*Information supplied:*

○ ○ ○ ○ ○

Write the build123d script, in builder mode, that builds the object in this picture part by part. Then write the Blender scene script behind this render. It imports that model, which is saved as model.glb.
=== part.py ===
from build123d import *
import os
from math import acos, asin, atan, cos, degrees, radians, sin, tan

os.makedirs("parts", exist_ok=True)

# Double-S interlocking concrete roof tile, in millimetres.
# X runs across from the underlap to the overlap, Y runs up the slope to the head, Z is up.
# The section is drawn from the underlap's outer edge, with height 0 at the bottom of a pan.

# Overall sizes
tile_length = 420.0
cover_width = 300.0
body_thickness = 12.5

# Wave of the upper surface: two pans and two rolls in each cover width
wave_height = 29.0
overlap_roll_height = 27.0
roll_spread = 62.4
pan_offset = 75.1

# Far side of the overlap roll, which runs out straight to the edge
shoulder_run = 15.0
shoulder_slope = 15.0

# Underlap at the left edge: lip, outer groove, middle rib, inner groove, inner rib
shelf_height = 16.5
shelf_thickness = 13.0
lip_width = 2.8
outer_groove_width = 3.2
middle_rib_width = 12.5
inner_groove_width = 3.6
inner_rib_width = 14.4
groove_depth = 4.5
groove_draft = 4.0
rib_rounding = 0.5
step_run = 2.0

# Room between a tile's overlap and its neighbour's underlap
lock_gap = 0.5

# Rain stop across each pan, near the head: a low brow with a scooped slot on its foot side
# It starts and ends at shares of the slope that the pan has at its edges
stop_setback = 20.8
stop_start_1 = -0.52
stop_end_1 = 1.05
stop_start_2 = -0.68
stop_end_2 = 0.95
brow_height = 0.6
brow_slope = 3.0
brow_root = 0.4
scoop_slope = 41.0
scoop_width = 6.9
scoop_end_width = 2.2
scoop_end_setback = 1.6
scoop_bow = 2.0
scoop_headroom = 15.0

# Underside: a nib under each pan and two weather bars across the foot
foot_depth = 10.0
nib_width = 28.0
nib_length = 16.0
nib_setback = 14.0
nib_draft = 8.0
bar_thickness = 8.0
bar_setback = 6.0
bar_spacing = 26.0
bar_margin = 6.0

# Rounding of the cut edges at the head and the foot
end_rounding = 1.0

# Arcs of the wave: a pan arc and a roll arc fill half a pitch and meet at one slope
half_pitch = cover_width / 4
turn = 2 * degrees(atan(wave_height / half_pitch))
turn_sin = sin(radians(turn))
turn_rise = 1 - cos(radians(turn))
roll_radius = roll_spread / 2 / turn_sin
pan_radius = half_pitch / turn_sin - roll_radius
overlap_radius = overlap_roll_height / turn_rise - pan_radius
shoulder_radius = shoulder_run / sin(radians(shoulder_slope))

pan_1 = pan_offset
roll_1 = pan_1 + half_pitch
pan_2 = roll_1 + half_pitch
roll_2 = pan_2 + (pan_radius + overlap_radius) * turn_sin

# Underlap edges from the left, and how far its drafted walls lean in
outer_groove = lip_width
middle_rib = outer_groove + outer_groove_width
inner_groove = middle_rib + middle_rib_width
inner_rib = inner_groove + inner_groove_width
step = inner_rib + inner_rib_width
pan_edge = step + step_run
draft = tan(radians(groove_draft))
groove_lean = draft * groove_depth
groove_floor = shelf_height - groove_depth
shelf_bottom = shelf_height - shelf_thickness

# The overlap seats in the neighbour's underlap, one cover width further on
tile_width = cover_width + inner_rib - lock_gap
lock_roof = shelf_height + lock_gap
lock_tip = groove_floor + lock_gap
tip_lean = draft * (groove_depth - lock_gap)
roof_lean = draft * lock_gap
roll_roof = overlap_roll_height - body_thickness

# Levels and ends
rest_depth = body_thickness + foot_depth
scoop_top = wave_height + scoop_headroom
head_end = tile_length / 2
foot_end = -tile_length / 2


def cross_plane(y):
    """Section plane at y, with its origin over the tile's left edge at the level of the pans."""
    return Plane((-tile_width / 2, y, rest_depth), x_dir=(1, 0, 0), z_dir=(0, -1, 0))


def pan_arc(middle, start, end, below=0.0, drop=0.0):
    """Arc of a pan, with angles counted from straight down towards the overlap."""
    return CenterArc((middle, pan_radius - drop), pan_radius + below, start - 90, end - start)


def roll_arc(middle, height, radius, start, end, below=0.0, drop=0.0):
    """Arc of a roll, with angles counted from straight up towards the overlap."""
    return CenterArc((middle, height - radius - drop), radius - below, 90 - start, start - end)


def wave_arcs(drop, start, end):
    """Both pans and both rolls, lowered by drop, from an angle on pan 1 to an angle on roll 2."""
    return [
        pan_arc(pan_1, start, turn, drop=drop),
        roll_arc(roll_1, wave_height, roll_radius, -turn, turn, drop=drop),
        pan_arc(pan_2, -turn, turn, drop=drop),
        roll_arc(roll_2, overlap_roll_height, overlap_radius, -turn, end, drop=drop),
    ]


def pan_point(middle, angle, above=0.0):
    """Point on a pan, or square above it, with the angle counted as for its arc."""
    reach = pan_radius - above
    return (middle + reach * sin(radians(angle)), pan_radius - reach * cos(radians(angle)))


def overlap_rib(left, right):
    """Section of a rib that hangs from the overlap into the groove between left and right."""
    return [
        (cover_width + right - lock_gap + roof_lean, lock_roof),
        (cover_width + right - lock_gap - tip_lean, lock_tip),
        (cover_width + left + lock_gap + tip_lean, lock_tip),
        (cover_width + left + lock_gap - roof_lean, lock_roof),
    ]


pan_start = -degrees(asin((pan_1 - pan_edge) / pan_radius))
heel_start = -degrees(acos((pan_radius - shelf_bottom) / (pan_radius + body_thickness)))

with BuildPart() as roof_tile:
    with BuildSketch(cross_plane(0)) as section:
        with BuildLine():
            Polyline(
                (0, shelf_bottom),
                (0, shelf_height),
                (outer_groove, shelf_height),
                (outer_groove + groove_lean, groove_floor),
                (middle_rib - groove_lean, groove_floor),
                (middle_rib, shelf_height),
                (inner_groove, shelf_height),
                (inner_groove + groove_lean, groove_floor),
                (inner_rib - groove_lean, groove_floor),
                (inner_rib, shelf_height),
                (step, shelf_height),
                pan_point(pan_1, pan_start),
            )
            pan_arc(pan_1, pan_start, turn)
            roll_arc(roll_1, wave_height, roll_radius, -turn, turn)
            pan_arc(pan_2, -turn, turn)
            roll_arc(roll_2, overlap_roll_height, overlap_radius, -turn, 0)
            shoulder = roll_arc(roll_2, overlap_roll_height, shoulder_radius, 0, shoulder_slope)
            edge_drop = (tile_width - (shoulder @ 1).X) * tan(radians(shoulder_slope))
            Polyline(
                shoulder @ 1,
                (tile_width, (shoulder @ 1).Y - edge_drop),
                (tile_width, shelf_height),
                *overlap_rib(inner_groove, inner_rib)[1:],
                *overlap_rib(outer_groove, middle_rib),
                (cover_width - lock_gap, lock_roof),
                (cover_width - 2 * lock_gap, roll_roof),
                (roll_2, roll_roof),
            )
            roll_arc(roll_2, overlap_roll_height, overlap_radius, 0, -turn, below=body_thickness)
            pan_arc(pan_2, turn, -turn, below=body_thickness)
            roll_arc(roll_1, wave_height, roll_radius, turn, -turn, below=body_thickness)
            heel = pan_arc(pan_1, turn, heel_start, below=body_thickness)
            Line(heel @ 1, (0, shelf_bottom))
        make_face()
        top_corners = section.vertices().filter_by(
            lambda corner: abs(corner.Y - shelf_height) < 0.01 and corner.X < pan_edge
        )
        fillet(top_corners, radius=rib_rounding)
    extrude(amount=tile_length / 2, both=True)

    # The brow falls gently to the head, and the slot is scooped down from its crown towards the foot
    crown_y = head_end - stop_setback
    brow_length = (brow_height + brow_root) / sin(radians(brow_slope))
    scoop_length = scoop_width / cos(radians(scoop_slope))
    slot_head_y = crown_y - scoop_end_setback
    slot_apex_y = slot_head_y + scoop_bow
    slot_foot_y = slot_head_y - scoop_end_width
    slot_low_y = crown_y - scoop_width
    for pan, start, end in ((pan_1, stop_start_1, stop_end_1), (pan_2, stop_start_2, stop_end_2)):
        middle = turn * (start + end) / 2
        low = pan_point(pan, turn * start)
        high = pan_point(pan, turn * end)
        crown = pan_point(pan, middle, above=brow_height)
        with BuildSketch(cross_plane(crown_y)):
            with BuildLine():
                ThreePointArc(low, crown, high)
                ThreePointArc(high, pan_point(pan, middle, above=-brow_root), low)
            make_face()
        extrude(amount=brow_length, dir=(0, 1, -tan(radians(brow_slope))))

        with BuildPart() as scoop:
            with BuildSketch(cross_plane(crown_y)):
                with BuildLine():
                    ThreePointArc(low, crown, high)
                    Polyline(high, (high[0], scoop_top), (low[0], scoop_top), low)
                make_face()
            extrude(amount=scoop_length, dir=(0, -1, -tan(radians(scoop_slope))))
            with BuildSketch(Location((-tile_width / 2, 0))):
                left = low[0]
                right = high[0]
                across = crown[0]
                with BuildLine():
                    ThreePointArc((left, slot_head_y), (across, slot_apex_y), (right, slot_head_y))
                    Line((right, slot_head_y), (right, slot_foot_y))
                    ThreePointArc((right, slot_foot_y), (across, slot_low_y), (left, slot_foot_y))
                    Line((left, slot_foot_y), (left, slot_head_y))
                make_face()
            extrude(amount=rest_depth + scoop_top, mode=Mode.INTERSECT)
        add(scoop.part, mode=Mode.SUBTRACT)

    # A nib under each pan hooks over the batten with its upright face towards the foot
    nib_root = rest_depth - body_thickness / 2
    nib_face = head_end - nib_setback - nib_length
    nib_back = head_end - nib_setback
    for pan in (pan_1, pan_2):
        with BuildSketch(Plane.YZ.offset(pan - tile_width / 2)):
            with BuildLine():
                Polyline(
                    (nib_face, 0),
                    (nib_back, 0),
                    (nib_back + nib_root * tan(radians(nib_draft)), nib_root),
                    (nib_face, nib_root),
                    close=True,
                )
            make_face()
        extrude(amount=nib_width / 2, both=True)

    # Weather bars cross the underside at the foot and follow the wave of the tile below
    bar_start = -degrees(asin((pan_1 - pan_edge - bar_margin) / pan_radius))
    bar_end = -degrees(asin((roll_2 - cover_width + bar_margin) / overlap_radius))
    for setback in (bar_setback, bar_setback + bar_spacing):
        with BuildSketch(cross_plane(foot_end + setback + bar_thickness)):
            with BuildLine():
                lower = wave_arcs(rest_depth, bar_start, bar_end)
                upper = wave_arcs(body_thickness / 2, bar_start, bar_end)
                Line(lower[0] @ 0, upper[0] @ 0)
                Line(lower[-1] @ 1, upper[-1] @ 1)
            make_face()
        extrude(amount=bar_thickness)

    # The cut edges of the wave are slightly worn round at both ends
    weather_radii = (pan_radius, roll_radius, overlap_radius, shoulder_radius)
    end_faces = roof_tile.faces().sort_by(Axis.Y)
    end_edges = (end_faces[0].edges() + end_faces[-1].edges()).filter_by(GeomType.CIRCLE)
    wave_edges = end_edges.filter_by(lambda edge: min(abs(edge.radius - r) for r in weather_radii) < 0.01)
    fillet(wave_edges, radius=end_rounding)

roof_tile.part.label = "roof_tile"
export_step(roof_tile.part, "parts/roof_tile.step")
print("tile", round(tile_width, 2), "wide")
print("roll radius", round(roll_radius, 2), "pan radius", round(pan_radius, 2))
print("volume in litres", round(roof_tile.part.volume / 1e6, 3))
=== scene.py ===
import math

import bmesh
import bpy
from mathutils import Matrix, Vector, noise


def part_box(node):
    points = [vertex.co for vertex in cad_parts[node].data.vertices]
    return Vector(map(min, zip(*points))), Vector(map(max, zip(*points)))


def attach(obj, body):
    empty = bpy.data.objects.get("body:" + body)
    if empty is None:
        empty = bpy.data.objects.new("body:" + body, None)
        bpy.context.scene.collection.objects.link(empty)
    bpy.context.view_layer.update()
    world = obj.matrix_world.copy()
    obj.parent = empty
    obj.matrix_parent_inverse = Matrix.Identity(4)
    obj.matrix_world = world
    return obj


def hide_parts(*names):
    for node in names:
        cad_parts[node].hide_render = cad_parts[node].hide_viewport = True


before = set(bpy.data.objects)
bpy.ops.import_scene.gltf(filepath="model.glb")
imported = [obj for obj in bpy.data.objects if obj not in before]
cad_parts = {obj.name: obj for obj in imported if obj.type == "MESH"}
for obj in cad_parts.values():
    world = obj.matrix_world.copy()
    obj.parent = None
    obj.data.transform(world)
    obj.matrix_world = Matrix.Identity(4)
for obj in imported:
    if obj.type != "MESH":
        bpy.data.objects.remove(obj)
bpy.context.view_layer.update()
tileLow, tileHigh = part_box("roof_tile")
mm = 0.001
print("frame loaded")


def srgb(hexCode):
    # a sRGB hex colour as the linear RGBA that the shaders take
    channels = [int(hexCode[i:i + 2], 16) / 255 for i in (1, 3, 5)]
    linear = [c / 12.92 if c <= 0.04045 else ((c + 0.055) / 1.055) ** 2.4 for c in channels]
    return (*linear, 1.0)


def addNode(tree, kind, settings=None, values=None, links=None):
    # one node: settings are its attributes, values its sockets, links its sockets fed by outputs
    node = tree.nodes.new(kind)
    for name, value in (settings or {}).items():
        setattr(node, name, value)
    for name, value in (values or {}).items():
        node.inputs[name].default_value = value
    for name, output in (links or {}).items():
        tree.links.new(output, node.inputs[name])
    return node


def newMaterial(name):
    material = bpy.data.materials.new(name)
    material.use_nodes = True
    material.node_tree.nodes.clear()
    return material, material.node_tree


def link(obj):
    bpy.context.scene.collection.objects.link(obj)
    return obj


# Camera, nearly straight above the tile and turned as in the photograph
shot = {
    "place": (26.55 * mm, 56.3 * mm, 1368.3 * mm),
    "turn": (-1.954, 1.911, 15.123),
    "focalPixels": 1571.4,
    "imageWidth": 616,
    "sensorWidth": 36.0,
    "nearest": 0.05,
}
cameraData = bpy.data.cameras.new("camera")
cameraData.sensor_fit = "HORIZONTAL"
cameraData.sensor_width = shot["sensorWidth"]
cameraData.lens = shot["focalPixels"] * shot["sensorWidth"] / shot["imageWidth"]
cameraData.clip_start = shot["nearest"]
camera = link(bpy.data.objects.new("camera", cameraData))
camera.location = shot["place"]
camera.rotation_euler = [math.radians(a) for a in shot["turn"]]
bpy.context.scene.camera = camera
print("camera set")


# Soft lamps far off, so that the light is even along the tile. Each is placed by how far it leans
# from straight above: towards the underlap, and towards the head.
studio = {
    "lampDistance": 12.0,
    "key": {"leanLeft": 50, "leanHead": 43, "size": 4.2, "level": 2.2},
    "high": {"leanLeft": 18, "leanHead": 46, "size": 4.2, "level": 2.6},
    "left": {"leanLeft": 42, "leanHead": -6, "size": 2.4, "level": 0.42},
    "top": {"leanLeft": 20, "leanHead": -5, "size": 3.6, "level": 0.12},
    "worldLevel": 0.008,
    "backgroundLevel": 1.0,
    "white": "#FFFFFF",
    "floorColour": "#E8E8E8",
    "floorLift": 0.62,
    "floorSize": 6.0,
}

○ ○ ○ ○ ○

*Short problem:* Each line above that includes "objects" counts once; state the total and nothing more.

*Exercise answer:* 8